Sprinkler trade-offs
IBC Section 903.2 (with subsections by occupancy group) establishes when automatic sprinkler systems are required. When a building is sprinklered, the IBC allows several reductions in fire-resistance requirements through Sections 504, 506, and 903.3.1. These include increased allowable area, increased allowable height in stories, and in some cases reduced fire-resistance ratings for certain assemblies. Plan reviewers check that the sprinkler trade-offs claimed in the area and height calculations are consistent with the sprinkler system actually shown on the fire protection drawings. A common error is an area calculation that takes full sprinkler increases but fire protection drawings that show only partial sprinkler coverage or a system designed to NFPA 13R instead of NFPA 13, which may not qualify for the same trade-offs.
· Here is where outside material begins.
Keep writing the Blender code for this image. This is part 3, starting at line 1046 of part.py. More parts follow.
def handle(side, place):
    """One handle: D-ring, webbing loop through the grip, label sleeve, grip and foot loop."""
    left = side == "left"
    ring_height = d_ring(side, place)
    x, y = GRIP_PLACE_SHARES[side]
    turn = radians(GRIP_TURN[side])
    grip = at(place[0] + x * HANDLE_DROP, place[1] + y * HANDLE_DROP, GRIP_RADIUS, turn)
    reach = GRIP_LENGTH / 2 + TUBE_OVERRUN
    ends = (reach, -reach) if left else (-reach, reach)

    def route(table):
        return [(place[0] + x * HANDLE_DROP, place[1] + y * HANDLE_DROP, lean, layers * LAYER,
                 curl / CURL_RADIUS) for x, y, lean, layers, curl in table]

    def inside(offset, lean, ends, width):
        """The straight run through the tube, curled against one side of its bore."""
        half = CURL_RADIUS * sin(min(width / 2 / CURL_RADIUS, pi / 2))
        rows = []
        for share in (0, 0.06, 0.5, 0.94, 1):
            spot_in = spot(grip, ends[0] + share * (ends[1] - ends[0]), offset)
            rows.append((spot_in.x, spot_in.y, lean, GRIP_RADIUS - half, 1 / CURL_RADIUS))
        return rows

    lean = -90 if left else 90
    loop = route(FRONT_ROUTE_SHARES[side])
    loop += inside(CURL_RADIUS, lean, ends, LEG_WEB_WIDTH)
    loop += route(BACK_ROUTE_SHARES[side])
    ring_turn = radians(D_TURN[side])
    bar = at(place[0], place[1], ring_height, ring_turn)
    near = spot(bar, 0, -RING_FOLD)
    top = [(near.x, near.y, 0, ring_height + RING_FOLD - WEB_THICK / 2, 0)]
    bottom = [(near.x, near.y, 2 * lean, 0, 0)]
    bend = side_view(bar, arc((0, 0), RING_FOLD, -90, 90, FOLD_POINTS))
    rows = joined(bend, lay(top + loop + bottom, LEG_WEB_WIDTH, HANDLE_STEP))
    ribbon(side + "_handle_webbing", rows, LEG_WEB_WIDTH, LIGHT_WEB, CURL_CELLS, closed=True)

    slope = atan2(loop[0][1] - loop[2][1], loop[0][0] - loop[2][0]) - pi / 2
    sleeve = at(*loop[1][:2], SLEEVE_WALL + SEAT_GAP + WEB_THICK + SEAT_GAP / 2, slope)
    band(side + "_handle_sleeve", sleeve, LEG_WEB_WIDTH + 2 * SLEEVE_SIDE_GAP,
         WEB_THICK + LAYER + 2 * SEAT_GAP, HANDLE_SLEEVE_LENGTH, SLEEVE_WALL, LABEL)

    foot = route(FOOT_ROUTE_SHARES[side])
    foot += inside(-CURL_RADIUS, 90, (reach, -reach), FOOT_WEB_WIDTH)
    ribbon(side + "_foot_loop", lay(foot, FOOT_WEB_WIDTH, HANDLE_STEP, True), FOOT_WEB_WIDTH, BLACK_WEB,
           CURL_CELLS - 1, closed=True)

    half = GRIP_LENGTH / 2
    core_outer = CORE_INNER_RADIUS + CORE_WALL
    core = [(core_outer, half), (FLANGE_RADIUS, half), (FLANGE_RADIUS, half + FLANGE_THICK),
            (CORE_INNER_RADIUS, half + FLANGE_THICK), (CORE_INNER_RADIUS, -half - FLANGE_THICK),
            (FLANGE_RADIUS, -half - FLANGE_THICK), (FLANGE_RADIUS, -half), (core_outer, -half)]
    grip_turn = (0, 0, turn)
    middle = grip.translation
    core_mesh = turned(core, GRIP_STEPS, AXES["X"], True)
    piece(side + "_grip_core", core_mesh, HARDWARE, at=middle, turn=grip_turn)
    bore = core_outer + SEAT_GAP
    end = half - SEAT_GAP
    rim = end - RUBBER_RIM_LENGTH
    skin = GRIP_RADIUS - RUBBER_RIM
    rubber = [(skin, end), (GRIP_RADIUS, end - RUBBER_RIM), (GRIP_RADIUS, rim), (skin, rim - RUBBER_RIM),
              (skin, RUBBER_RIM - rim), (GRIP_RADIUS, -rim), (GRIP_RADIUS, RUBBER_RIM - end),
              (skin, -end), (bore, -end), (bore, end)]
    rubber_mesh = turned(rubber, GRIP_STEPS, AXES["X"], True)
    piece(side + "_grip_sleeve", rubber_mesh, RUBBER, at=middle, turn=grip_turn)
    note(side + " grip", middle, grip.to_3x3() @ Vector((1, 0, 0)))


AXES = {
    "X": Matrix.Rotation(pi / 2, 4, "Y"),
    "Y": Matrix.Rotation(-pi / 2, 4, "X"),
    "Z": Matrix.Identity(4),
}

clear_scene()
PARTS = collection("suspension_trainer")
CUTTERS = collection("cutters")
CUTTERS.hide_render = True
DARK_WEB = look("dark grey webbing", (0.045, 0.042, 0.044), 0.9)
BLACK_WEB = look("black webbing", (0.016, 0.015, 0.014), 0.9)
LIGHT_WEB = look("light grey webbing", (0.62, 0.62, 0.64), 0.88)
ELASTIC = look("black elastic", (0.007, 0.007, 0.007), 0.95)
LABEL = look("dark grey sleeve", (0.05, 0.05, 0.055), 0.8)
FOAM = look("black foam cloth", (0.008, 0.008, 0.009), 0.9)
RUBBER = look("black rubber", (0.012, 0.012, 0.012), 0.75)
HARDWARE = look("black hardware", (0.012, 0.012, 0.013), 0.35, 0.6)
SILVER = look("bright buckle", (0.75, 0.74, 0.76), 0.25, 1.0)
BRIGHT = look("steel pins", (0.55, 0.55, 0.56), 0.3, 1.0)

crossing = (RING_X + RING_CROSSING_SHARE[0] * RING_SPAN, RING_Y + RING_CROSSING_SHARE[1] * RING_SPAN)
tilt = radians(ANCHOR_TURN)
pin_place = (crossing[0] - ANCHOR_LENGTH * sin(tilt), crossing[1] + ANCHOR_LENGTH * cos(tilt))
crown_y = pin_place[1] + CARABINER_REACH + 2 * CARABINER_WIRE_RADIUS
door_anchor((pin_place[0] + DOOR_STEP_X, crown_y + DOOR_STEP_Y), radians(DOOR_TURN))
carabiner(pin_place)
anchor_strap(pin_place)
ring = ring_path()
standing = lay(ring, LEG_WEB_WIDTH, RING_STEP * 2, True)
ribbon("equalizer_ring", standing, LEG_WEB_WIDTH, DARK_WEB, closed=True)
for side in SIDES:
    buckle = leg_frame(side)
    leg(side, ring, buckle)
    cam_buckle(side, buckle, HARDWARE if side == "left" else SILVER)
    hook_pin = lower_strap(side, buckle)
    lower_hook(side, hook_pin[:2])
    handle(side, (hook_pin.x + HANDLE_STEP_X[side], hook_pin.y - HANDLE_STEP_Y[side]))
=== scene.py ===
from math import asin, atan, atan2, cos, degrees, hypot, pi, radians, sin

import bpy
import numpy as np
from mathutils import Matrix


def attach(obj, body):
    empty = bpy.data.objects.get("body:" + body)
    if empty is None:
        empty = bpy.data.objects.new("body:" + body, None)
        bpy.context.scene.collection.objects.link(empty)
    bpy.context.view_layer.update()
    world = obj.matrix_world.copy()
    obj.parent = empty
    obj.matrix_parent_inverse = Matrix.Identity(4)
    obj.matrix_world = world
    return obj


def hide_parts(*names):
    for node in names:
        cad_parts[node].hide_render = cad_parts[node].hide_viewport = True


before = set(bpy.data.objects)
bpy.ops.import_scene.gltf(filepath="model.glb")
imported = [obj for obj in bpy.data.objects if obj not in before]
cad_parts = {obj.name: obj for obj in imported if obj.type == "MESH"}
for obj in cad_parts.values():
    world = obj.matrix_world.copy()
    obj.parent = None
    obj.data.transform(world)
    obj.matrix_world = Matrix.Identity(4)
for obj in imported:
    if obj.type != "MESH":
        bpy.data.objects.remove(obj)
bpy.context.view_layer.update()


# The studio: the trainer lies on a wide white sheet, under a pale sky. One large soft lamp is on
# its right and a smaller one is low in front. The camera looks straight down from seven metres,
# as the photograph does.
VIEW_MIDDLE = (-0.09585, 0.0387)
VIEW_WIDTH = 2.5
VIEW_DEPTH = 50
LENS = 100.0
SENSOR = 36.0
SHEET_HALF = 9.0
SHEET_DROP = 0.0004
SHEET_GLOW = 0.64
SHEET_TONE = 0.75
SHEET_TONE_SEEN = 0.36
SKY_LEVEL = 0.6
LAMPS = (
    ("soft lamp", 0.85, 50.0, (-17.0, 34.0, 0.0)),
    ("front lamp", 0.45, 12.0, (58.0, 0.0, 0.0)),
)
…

Catching fire-resistance issues before submittal
Fire-resistance compliance sits at the intersection of architectural, structural, and fire protection drawings. The construction type is set by the architect but affects the structural framing design. The fire barriers and fire walls appear on architectural plans but require structural detailing for independence and continuity. The sprinkler trade-offs are claimed in the architectural code analysis but depend on the fire protection engineer's system design. Reviewing all of these together, checking that the construction type supports the building area, that rated assemblies reference tested designs, that opening protectives match wall ratings, and that penetrations are firestopped, is exactly the kind of cross-discipline review that catches the errors that add resubmittal cycles.